- Task directions: Please give the listing again, word for word, with nothing left out.

(3D code data)
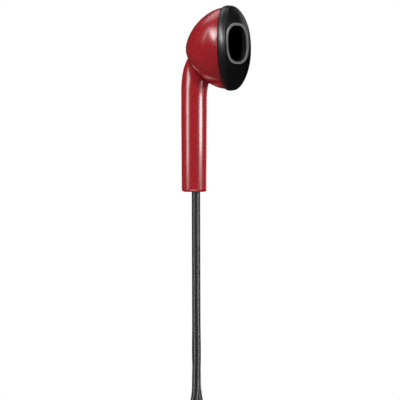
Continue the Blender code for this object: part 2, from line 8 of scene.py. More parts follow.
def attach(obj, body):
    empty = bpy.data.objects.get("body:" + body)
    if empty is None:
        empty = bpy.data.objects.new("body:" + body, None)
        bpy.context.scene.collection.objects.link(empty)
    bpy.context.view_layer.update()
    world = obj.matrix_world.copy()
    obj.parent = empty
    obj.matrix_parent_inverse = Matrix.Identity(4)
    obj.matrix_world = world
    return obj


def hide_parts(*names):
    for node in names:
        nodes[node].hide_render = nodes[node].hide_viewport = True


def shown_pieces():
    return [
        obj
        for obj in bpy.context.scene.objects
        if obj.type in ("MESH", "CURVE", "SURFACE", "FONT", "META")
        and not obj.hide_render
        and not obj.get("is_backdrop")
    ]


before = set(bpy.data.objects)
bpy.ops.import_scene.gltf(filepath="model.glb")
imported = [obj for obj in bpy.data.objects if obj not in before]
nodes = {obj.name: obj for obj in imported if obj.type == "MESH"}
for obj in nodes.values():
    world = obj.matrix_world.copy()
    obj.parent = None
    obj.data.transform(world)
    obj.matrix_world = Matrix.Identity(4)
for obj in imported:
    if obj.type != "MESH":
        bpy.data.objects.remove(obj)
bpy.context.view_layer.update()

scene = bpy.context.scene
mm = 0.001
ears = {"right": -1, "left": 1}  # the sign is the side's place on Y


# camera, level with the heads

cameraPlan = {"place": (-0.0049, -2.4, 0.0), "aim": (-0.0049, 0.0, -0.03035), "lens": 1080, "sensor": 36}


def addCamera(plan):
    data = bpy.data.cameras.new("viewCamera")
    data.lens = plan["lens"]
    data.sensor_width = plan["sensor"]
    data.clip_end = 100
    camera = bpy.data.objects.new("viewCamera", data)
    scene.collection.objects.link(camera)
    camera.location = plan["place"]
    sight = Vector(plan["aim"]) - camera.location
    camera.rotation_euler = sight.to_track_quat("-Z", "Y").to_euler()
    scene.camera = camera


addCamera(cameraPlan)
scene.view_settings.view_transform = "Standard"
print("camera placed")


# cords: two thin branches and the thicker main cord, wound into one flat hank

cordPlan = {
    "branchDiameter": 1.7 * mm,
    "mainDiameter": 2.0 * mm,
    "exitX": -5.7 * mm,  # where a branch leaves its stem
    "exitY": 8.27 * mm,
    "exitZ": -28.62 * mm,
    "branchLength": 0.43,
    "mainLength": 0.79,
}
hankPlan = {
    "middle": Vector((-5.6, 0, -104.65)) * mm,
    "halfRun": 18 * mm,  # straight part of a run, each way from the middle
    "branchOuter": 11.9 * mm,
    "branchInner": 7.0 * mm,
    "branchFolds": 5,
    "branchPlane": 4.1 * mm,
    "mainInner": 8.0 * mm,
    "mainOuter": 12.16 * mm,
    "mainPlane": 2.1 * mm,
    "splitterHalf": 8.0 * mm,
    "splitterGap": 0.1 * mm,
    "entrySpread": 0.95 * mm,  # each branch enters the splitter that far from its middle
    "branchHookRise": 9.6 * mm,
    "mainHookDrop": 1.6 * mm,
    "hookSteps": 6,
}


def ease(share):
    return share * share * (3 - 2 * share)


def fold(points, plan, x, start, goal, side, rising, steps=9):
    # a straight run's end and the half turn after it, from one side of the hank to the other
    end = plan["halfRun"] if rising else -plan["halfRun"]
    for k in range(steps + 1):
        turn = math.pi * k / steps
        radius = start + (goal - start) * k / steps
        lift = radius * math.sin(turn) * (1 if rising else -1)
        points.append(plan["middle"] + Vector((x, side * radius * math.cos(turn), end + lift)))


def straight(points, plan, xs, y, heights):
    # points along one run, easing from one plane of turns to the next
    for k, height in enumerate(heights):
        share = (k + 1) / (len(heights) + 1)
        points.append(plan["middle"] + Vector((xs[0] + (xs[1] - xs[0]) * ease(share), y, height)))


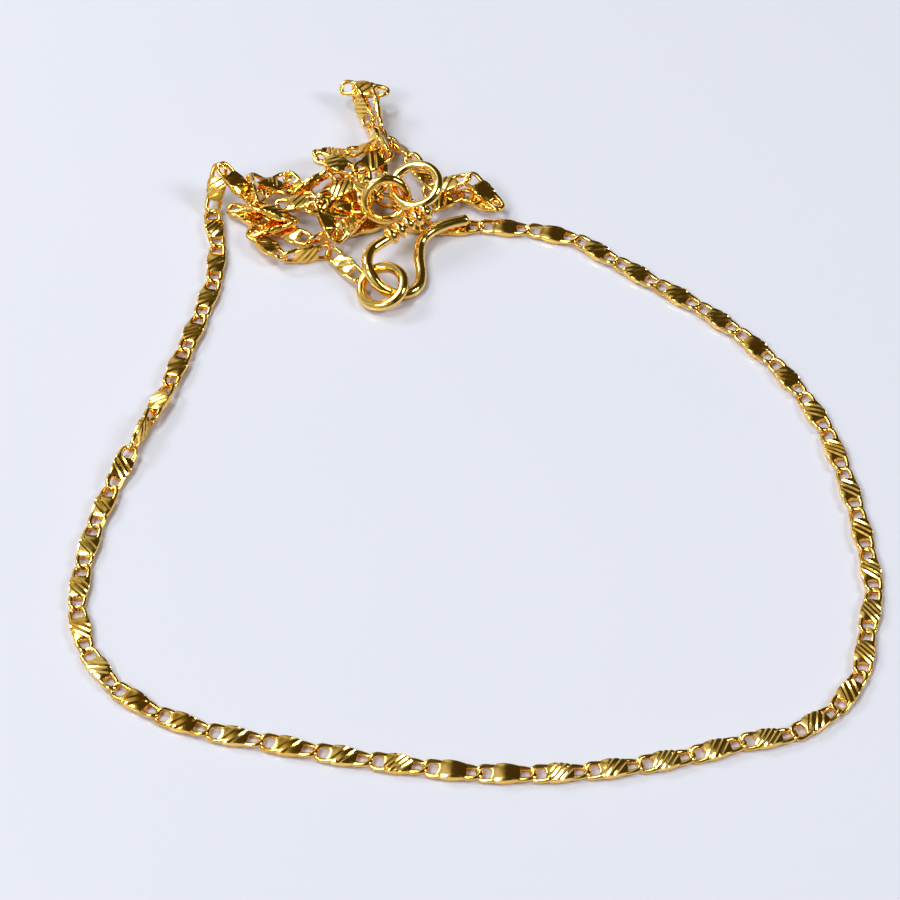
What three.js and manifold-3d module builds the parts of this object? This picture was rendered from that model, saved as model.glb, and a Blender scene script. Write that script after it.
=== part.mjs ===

- Result of the task:
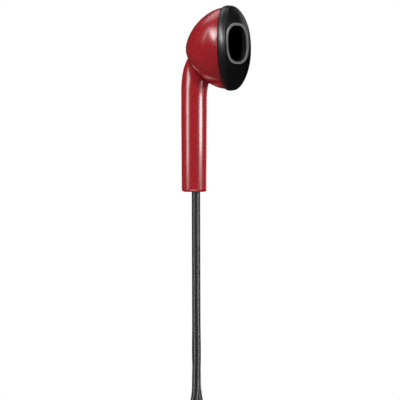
Continue the Blender code for this object: part 2, from line 8 of scene.py. More parts follow.
def attach(obj, body):
    empty = bpy.data.objects.get("body:" + body)
    if empty is None:
        empty = bpy.data.objects.new("body:" + body, None)
        bpy.context.scene.collection.objects.link(empty)
    bpy.context.view_layer.update()
    world = obj.matrix_world.copy()
    obj.parent = empty
    obj.matrix_parent_inverse = Matrix.Identity(4)
    obj.matrix_world = world
    return obj


def hide_parts(*names):
    for node in names:
        nodes[node].hide_render = nodes[node].hide_viewport = True


def shown_pieces():
    return [
        obj
        for obj in bpy.context.scene.objects
        if obj.type in ("MESH", "CURVE", "SURFACE", "FONT", "META")
        and not obj.hide_render
        and not obj.get("is_backdrop")
    ]


before = set(bpy.data.objects)
bpy.ops.import_scene.gltf(filepath="model.glb")
imported = [obj for obj in bpy.data.objects if obj not in before]
nodes = {obj.name: obj for obj in imported if obj.type == "MESH"}
for obj in nodes.values():
    world = obj.matrix_world.copy()
    obj.parent = None
    obj.data.transform(world)
    obj.matrix_world = Matrix.Identity(4)
for obj in imported:
    if obj.type != "MESH":
        bpy.data.objects.remove(obj)
bpy.context.view_layer.update()

scene = bpy.context.scene
mm = 0.001
ears = {"right": -1, "left": 1}  # the sign is the side's place on Y


# camera, level with the heads

cameraPlan = {"place": (-0.0049, -2.4, 0.0), "aim": (-0.0049, 0.0, -0.03035), "lens": 1080, "sensor": 36}


def addCamera(plan):
    data = bpy.data.cameras.new("viewCamera")
    data.lens = plan["lens"]
    data.sensor_width = plan["sensor"]
    data.clip_end = 100
    camera = bpy.data.objects.new("viewCamera", data)
    scene.collection.objects.link(camera)
    camera.location = plan["place"]
    sight = Vector(plan["aim"]) - camera.location
    camera.rotation_euler = sight.to_track_quat("-Z", "Y").to_euler()
    scene.camera = camera


addCamera(cameraPlan)
scene.view_settings.view_transform = "Standard"
print("camera placed")


# cords: two thin branches and the thicker main cord, wound into one flat hank

cordPlan = {
    "branchDiameter": 1.7 * mm,
    "mainDiameter": 2.0 * mm,
    "exitX": -5.7 * mm,  # where a branch leaves its stem
    "exitY": 8.27 * mm,
    "exitZ": -28.62 * mm,
    "branchLength": 0.43,
    "mainLength": 0.79,
}
hankPlan = {
    "middle": Vector((-5.6, 0, -104.65)) * mm,
    "halfRun": 18 * mm,  # straight part of a run, each way from the middle
    "branchOuter": 11.9 * mm,
    "branchInner": 7.0 * mm,
    "branchFolds": 5,
    "branchPlane": 4.1 * mm,
    "mainInner": 8.0 * mm,
    "mainOuter": 12.16 * mm,
    "mainPlane": 2.1 * mm,
    "splitterHalf": 8.0 * mm,
    "splitterGap": 0.1 * mm,
    "entrySpread": 0.95 * mm,  # each branch enters the splitter that far from its middle
    "branchHookRise": 9.6 * mm,
    "mainHookDrop": 1.6 * mm,
    "hookSteps": 6,
}


def ease(share):
    return share * share * (3 - 2 * share)


def fold(points, plan, x, start, goal, side, rising, steps=9):
    # a straight run's end and the half turn after it, from one side of the hank to the other
    end = plan["halfRun"] if rising else -plan["halfRun"]
    for k in range(steps + 1):
        turn = math.pi * k / steps
        radius = start + (goal - start) * k / steps
        lift = radius * math.sin(turn) * (1 if rising else -1)
        points.append(plan["middle"] + Vector((x, side * radius * math.cos(turn), end + lift)))


def straight(points, plan, xs, y, heights):
    # points along one run, easing from one plane of turns to the next
    for k, height in enumerate(heights):
        share = (k + 1) / (len(heights) + 1)
        points.append(plan["middle"] + Vector((xs[0] + (xs[1] - xs[0]) * ease(share), y, height)))


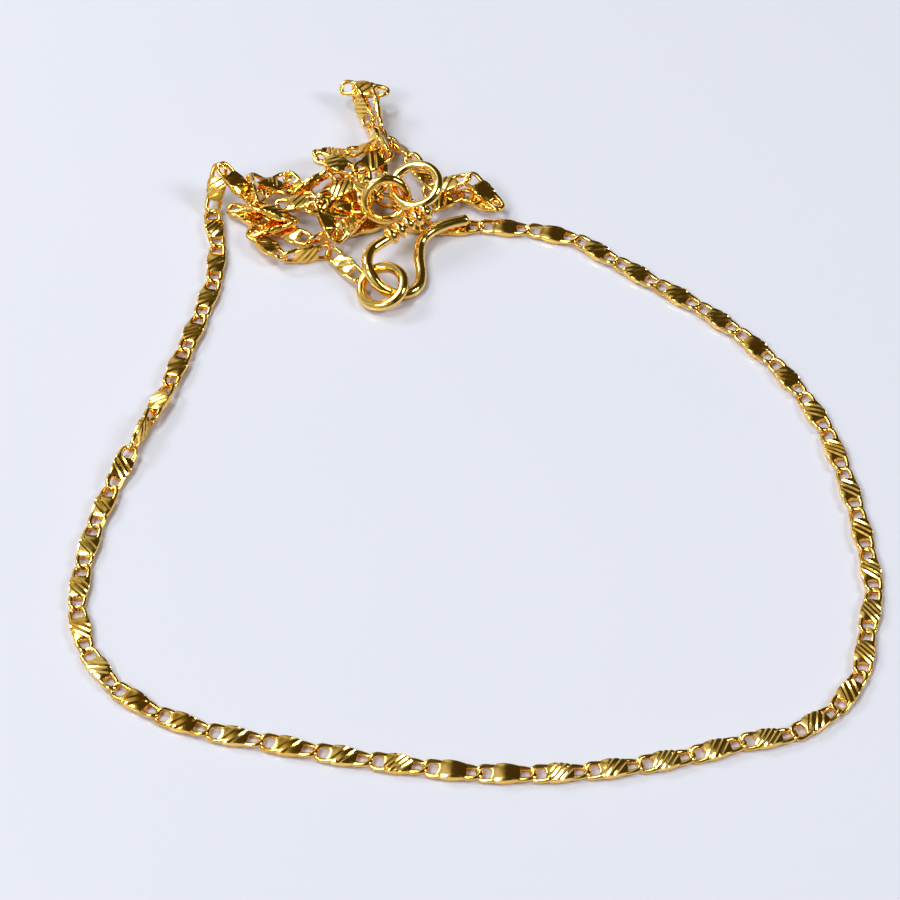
What three.js and manifold-3d module builds the parts of this object? This picture was rendered from that model, saved as model.glb, and a Blender scene script. Write that script after it.
=== part.mjs ===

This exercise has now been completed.